---------- Raw data

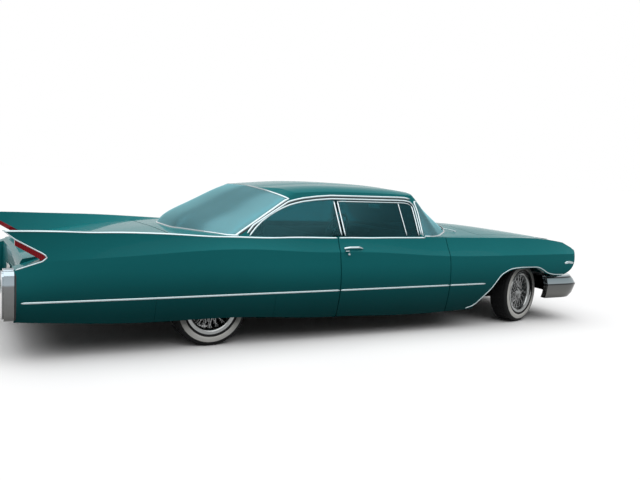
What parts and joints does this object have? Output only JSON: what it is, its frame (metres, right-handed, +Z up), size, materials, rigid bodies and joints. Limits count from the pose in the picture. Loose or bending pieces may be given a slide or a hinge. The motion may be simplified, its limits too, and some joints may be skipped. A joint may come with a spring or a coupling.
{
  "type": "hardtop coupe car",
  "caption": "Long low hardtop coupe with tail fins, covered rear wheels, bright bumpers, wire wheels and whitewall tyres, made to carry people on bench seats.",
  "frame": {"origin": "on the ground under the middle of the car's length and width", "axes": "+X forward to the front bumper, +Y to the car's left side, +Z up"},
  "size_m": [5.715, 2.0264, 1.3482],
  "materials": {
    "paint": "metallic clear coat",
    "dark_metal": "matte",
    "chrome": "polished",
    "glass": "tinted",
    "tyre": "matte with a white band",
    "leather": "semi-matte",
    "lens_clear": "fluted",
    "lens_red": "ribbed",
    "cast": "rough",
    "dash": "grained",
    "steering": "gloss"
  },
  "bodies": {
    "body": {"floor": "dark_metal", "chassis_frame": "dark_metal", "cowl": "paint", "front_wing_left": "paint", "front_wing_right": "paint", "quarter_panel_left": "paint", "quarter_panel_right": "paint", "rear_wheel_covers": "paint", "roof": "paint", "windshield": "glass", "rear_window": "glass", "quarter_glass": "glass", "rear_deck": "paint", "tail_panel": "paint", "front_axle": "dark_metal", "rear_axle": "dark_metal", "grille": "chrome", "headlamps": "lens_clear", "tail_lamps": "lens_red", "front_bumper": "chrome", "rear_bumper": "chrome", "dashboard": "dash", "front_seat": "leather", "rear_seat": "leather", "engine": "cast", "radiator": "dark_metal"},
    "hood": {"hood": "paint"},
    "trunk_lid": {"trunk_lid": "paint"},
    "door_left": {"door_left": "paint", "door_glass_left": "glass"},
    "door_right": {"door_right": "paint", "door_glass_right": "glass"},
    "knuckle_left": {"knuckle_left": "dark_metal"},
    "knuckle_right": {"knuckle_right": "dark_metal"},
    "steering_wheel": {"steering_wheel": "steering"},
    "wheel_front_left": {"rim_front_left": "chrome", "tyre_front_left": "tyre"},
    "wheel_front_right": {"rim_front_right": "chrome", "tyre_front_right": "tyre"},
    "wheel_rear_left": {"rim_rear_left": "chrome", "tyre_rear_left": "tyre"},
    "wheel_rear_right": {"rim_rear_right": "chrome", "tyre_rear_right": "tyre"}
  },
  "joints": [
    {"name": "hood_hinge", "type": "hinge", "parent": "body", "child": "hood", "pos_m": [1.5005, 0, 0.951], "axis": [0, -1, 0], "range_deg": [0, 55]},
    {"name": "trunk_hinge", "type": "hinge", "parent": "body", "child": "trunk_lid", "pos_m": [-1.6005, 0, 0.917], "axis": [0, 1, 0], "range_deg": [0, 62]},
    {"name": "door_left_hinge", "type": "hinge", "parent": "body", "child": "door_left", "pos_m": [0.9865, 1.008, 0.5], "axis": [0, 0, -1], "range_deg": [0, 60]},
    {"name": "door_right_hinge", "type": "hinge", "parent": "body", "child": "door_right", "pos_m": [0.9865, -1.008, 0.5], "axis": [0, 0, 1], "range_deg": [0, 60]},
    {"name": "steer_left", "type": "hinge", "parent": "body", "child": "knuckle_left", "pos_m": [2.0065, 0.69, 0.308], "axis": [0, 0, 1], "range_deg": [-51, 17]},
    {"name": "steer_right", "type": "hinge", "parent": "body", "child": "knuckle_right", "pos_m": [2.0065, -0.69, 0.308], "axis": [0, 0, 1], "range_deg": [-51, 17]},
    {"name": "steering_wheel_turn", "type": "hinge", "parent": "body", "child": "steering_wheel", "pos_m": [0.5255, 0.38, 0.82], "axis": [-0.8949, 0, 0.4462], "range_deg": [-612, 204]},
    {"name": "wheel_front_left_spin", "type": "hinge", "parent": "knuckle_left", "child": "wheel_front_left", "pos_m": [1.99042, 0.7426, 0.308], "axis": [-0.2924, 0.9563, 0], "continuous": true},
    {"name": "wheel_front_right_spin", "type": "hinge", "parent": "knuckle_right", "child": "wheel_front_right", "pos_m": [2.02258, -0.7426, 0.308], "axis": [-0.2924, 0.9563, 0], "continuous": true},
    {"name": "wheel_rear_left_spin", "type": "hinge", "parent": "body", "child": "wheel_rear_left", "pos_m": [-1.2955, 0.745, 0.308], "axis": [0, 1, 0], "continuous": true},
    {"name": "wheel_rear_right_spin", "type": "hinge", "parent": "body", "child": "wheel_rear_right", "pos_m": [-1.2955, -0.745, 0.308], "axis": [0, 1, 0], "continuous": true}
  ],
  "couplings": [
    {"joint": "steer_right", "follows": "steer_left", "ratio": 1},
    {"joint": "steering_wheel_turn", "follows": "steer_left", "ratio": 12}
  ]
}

--------------------

### Written request
Write each line above out exactly.

### The result
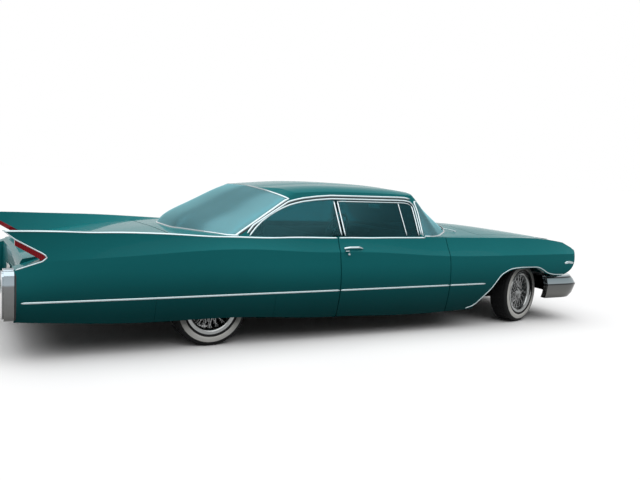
What parts and joints does this object have? Output only JSON: what it is, its frame (metres, right-handed, +Z up), size, materials, rigid bodies and joints. Limits count from the pose in the picture. Loose or bending pieces may be given a slide or a hinge. The motion may be simplified, its limits too, and some joints may be skipped. A joint may come with a spring or a coupling.
{
  "type": "hardtop coupe car",
  "caption": "Long low hardtop coupe with tail fins, covered rear wheels, bright bumpers, wire wheels and whitewall tyres, made to carry people on bench seats.",
  "frame": {"origin": "on the ground under the middle of the car's length and width", "axes": "+X forward to the front bumper, +Y to the car's left side, +Z up"},
  "size_m": [5.715, 2.0264, 1.3482],
  "materials": {
    "paint": "metallic clear coat",
    "dark_metal": "matte",
    "chrome": "polished",
    "glass": "tinted",
    "tyre": "matte with a white band",
    "leather": "semi-matte",
    "lens_clear": "fluted",
    "lens_red": "ribbed",
    "cast": "rough",
    "dash": "grained",
    "steering": "gloss"
  },
  "bodies": {
    "body": {"floor": "dark_metal", "chassis_frame": "dark_metal", "cowl": "paint", "front_wing_left": "paint", "front_wing_right": "paint", "quarter_panel_left": "paint", "quarter_panel_right": "paint", "rear_wheel_covers": "paint", "roof": "paint", "windshield": "glass", "rear_window": "glass", "quarter_glass": "glass", "rear_deck": "paint", "tail_panel": "paint", "front_axle": "dark_metal", "rear_axle": "dark_metal", "grille": "chrome", "headlamps": "lens_clear", "tail_lamps": "lens_red", "front_bumper": "chrome", "rear_bumper": "chrome", "dashboard": "dash", "front_seat": "leather", "rear_seat": "leather", "engine": "cast", "radiator": "dark_metal"},
    "hood": {"hood": "paint"},
    "trunk_lid": {"trunk_lid": "paint"},
    "door_left": {"door_left": "paint", "door_glass_left": "glass"},
    "door_right": {"door_right": "paint", "door_glass_right": "glass"},
    "knuckle_left": {"knuckle_left": "dark_metal"},
    "knuckle_right": {"knuckle_right": "dark_metal"},
    "steering_wheel": {"steering_wheel": "steering"},
    "wheel_front_left": {"rim_front_left": "chrome", "tyre_front_left": "tyre"},
    "wheel_front_right": {"rim_front_right": "chrome", "tyre_front_right": "tyre"},
    "wheel_rear_left": {"rim_rear_left": "chrome", "tyre_rear_left": "tyre"},
    "wheel_rear_right": {"rim_rear_right": "chrome", "tyre_rear_right": "tyre"}
  },
  "joints": [
    {"name": "hood_hinge", "type": "hinge", "parent": "body", "child": "hood", "pos_m": [1.5005, 0, 0.951], "axis": [0, -1, 0], "range_deg": [0, 55]},
    {"name": "trunk_hinge", "type": "hinge", "parent": "body", "child": "trunk_lid", "pos_m": [-1.6005, 0, 0.917], "axis": [0, 1, 0], "range_deg": [0, 62]},
    {"name": "door_left_hinge", "type": "hinge", "parent": "body", "child": "door_left", "pos_m": [0.9865, 1.008, 0.5], "axis": [0, 0, -1], "range_deg": [0, 60]},
    {"name": "door_right_hinge", "type": "hinge", "parent": "body", "child": "door_right", "pos_m": [0.9865, -1.008, 0.5], "axis": [0, 0, 1], "range_deg": [0, 60]},
    {"name": "steer_left", "type": "hinge", "parent": "body", "child": "knuckle_left", "pos_m": [2.0065, 0.69, 0.308], "axis": [0, 0, 1], "range_deg": [-51, 17]},
    {"name": "steer_right", "type": "hinge", "parent": "body", "child": "knuckle_right", "pos_m": [2.0065, -0.69, 0.308], "axis": [0, 0, 1], "range_deg": [-51, 17]},
    {"name": "steering_wheel_turn", "type": "hinge", "parent": "body", "child": "steering_wheel", "pos_m": [0.5255, 0.38, 0.82], "axis": [-0.8949, 0, 0.4462], "range_deg": [-612, 204]},
    {"name": "wheel_front_left_spin", "type": "hinge", "parent": "knuckle_left", "child": "wheel_front_left", "pos_m": [1.99042, 0.7426, 0.308], "axis": [-0.2924, 0.9563, 0], "continuous": true},
    {"name": "wheel_front_right_spin", "type": "hinge", "parent": "knuckle_right", "child": "wheel_front_right", "pos_m": [2.02258, -0.7426, 0.308], "axis": [-0.2924, 0.9563, 0], "continuous": true},
    {"name": "wheel_rear_left_spin", "type": "hinge", "parent": "body", "child": "wheel_rear_left", "pos_m": [-1.2955, 0.745, 0.308], "axis": [0, 1, 0], "continuous": true},
    {"name": "wheel_rear_right_spin", "type": "hinge", "parent": "body", "child": "wheel_rear_right", "pos_m": [-1.2955, -0.745, 0.308], "axis": [0, 1, 0], "continuous": true}
  ],
  "couplings": [
    {"joint": "steer_right", "follows": "steer_left", "ratio": 1},
    {"joint": "steering_wheel_turn", "follows": "steer_left", "ratio": 12}
  ]
}